Sa bonté, sa complaisance, son esprit juste, le rendoient cher à tout le
monde. Le prince Lobkowitz, alors en Sicile en qualité de générai impérial,
fréquentoit la maison où demeuroit cet enfant ; il conçut pour lui une telle
affection, qu'il fit les instances les plus vives pour qu'on le lui donnât.
Cette demande fut combattue par la tendresse de la marquise envers
Angelo ; elle céda enfin, à des considérations d'intérêt et de prudence qui
lui conseilloient de faire ce présent au général. Que de larmes elle versa, en
se séparant du petit Nègre qui entroit avec répugnance au service d'un
nouveau maître !
Les fonctions du prince étoient incompatibles avec une longue résidence
dans cette contrée ; il aimoit Angelo, mais son genre de vie, et peut−être
l'esprit de ce temps−là, furent cause qu'il prit très−peu de soin de son
éducation. Angelo devenoit sauvage et colère ; il passoit ses jours dans le
désoeuvrement, dans les jeux d'enfans. Un vieux maître d'hôtel du prince,
connoissant son bon coeur et ses excellentes dispositions, malgré son
étourderie, lui donna un instituteur, sous lequel Angelo apprit, dans
l'espace de dix−sept jours, à écrire l'allemand : la tendre affection de
l'enfant, ses progrès rapides dans toutes les branches d'instruction,
récompensèrent le bon vieillard de ses soins.

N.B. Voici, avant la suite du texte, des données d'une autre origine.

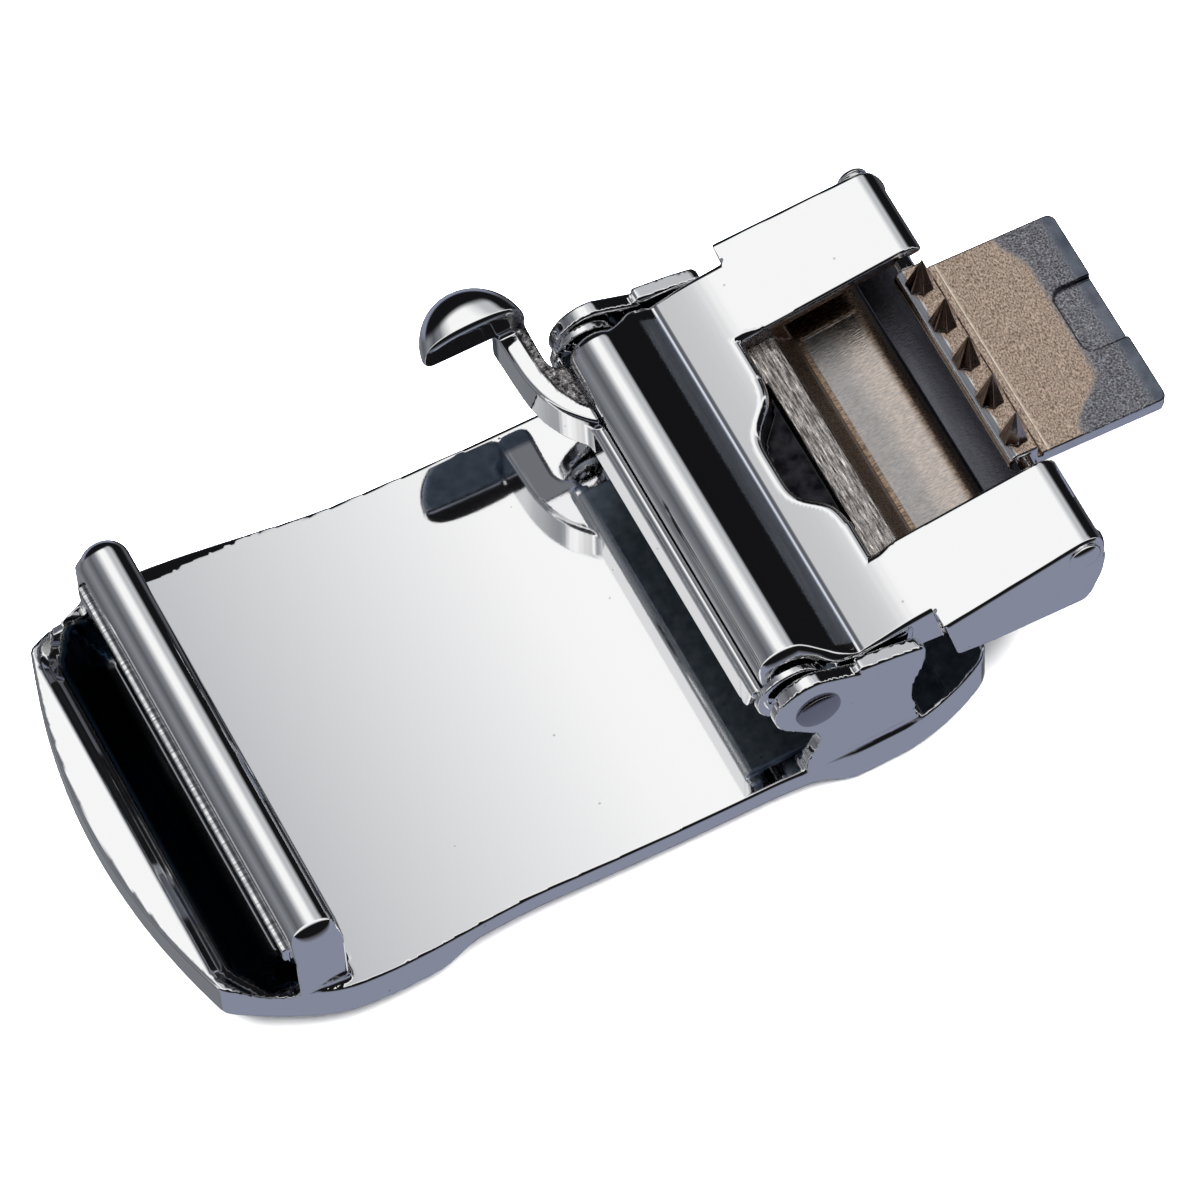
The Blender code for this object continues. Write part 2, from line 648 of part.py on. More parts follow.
def lid_outline():
    """Section of the lid: knuckle round the pin, then the thin plate."""
    knuckle = arc((0.0, 0.0), KNUCKLE_RADIUS, 130.0, 270.0, 12)
    under = LID_FACE - LID_THICKNESS
    plate = [
        (LID_LENGTH - 0.4 * MM, under),
        (LID_LENGTH, under + 0.3 * MM),
        (LID_LENGTH, LID_FACE),
        (KNUCKLE_RIGHT, LID_FACE),
        (KNUCKLE_RIGHT, KNUCKLE_TOP),
    ]
    return knuckle + plate


def build_spike(index, parent):
    """A cone with flutes cut down its sides, standing on the knuckle."""
    shape = bmesh.new()
    centre_y = SPIKE_PITCH * (index - (SPIKE_COUNT - 1) / 2.0)
    root = KNUCKLE_TOP - SPIKE_ROOT_DEPTH
    tip = KNUCKLE_TOP + SPIKE_HEIGHT
    points = 2 * SPIKE_FLUTES
    foot = []
    shoulder = []
    for step in range(points):
        angle = 2.0 * math.pi * step / points
        radius = SPIKE_RADIUS if step % 2 == 0 else SPIKE_FLUTE_RADIUS
        x = SPIKE_X + radius * math.cos(angle)
        y = centre_y + radius * math.sin(angle)
        foot.append(shape.verts.new((x, y, root)))
        shoulder.append(shape.verts.new((x, y, KNUCKLE_TOP)))
    summit = shape.verts.new((SPIKE_X, centre_y, tip))
    for step in range(points):
        following = (step + 1) % points
        shape.faces.new((foot[step], foot[following], shoulder[following], shoulder[step]))
        shape.faces.new((shoulder[step], shoulder[following], summit))
    shape.faces.new(foot)
    return make_object("spike", shape, parent, DARK_STEEL)


def build_lid(parent):
    """Knuckle and plate with the spikes fused on and the finger recess cut."""
    lid = prism("lid", lid_outline(), "Y", -LID_HALF_WIDTH, LID_HALF_WIDTH, parent, RAW_BRONZE)
    for index in range(SPIKE_COUNT):
        combine(lid, build_spike(index, parent), "UNION")
    beyond = LID_LENGTH + 2.0 * MM
    corner = 0.9 * MM
    recess = [(beyond, -RECESS_HALF_WIDTH), (beyond, RECESS_HALF_WIDTH)]
    recess += arc((RECESS_LEFT + corner, RECESS_HALF_WIDTH - corner), corner, 90.0, 180.0, 4)
    recess += arc((RECESS_LEFT + corner, -RECESS_HALF_WIDTH + corner), corner, 180.0, 270.0, 4)
    cut = prism("finger_recess", recess, "Z", LID_FACE - RECESS_DEPTH, LID_THICKNESS, parent)
    combine(lid, cut, "DIFFERENCE")
    pin_hole = circle((0.0, 0.0), LID_PIN_RADIUS + PIN_GAP, 16)
    past = 2.0 * LID_HALF_WIDTH
    combine(lid, prism("knuckle_bore", pin_hole, "Y", -past, past, parent), "DIFFERENCE")
    return lid


def head_start_beside_arm():
    """How far out the lid pin's heads sit, clear of the tapered arms."""
    share = (LID_PIN_X - LID_PIN_HEAD_RADIUS - ARM_START) / (ARM_END - ARM_START)
    return ARM_HALF_WIDTH + (ARM_END_HALF_WIDTH - ARM_HALF_WIDTH) * share + GAP


# The whole buckle, standing on the middle of its footprint

buckle = make_frame("buckle", (-FOOTPRINT_MIDDLE_X, -FOOTPRINT_MIDDLE_Y, PLATE_THICKNESS))
hinge = make_frame("hinge_axis", (HINGE_X, 0.0, HINGE_Z), 0.0, buckle)
clamp_frame = make_frame("clamp_frame", (HINGE_X, 0.0, HINGE_Z), CLAMP_TILT, buckle)
lever_frame = make_frame("lever_frame", (LEVER_X, 0.0, LEVER_Z), -CLAMP_TILT, clamp_frame)
lid_axis = make_frame("lid_axis", (LID_PIN_X, 0.0, LID_PIN_Z), 0.0, clamp_frame)
lid_frame = make_frame("lid_frame", (LID_PIN_X, 0.0, LID_PIN_Z), -LID_DROOP, clamp_frame)

build_front_plate(buckle)
hinge_heads = EAR_OUTER_Y + GAP
build_pin("hinge_pin", PIN_RADIUS, PIN_HEAD_RADIUS, PIN_HEAD_HEIGHT, hinge_heads, hinge, DARK_STEEL)
build_clamp(clamp_frame)
build_lever(lever_frame)
lid_heads = head_start_beside_arm()
build_pin("lid_pin", LID_PIN_RADIUS, LID_PIN_HEAD_RADIUS, LID_PIN_HEAD_HEIGHT, lid_heads, lid_axis, CHROME)
build_lid(lid_frame)
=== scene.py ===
"""Looks of a ratchet belt buckle for a 35 mm strap, lying on its curved front, back up.

The file follows the buckle as it is put together: front plate with its strap loop and
hinge ears, hinge pin, clamp body, release lever, lid pin, lid, then the studio round it.
Castings are drawn as distance fields in millimetres, negative inside the metal, and then
skinned, so each rounded edge and fillet is where a real casting has it.
"""
import math

import bmesh
import bpy
import numpy as np
from mathutils import Matrix, Vector


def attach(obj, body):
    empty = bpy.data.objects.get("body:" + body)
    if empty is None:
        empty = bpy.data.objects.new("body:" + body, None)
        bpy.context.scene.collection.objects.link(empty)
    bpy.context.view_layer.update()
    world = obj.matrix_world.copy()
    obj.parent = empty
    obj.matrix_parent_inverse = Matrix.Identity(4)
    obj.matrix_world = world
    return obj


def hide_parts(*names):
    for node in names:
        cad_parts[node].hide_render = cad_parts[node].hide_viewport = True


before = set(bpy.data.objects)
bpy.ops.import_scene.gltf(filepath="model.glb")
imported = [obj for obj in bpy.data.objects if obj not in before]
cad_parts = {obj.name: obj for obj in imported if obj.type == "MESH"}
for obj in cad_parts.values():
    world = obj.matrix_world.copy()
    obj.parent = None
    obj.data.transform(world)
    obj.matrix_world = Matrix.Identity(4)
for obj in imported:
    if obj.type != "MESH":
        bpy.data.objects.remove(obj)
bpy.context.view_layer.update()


# Front plate
# A zinc die casting, polished and chromed: a shallow hollow back, clipped corners and a
# waisted outline.  The strap loop's bar and posts and the two hinge ears are cast in one
# with it.

MM = 0.001
PLATE_TO_FRAME = Matrix.Translation(Vector((2.54, -2.476, 4.3)) * MM) @ Matrix.Scale(MM, 4)

HOLLOW_RADIUS = 198.0
PLATE_LEFT = -43.4
PLATE_RIGHT = 21.4
END_BULGE = 2.75
END_HALF_WIDTH = 16.4
CORNER_LENGTH = 5.2
CORNER_WIDTH = 3.1
CORNER_SWELL = 0.28
WAIST_HALF_WIDTH = 18.75
PLATE_THICKNESS = 4.3
TALL_WALL = 4.0
LOW_WALL = 2.1
FRONT_EDGE_INSET = 1.5
LEFT_FLARE = 1.3
RIGHT_FLARE = 0.55
SHOULDER_X = -33.0
SHOULDER_LENGTH = 5.2
SHOULDER_DROP = 0.55
CORNER_RADIUS = 2.2


def smooth_step(value, start, end):
    """0 at start, 1 at end, with an even S between them."""
    share = np.clip((value - start) / (end - start), 0.0, 1.0)
    return share * share * (3.0 - 2.0 * share)


def rounded_overlap(first, second, radius):
    """What two solids share, with the new edge rounded."""
    outside = np.hypot(np.maximum(radius + first, 0.0), np.maximum(radius + second, 0.0))
    return np.minimum(-radius, np.maximum(first, second)) + outside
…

Ainsi grandit Angelo dans la maison du prince. Il étoit de tous ses voyages,
partageant avec lui les périls de la guerre ; il combattoit à côté de son
maître, qu'un jour il emporta blessé, sur ses épaules, hors du champ de
bataille. Angelo se distingua dans ces occasions, non−seulement comme
serviteur et ami fidèle, mais aussi comme guerrier intrépide, comme
officier expérimenté, surtout dans la tactique, quoiqu'il n'ait jamais eu de
grade militaire. Le maréchal Lascy, qui l'estimoit beaucoup, fit, en
présence d'une foule d'officiers, l'éloge le plus honorable de sa bravoure,
lui fit présent d'un superbe sabre turc, et lui offrit le commandement d'une
compagnie, qu'il refusa.
Son maître mourut. Par son testament il avoit légué Angelo au prince
Wenceslas de Lichtenstein qui, depuis long−temps désiroit l'avoir. Celui ci
De la Littérature des Nègres, ou Rech...
CHAPITRE V. 71
demande à Angelo, s'il est content de cette disposition, et s'il veut venir
chez lui. Angelo donne sa parole, et fait des préparatifs pour le changement
nécessaire à sa manière de vivre. Dans l'intervalle, l'empereur François Ier
le fait appeler, et lui fait la même offre, sous des conditions très−flatteuses.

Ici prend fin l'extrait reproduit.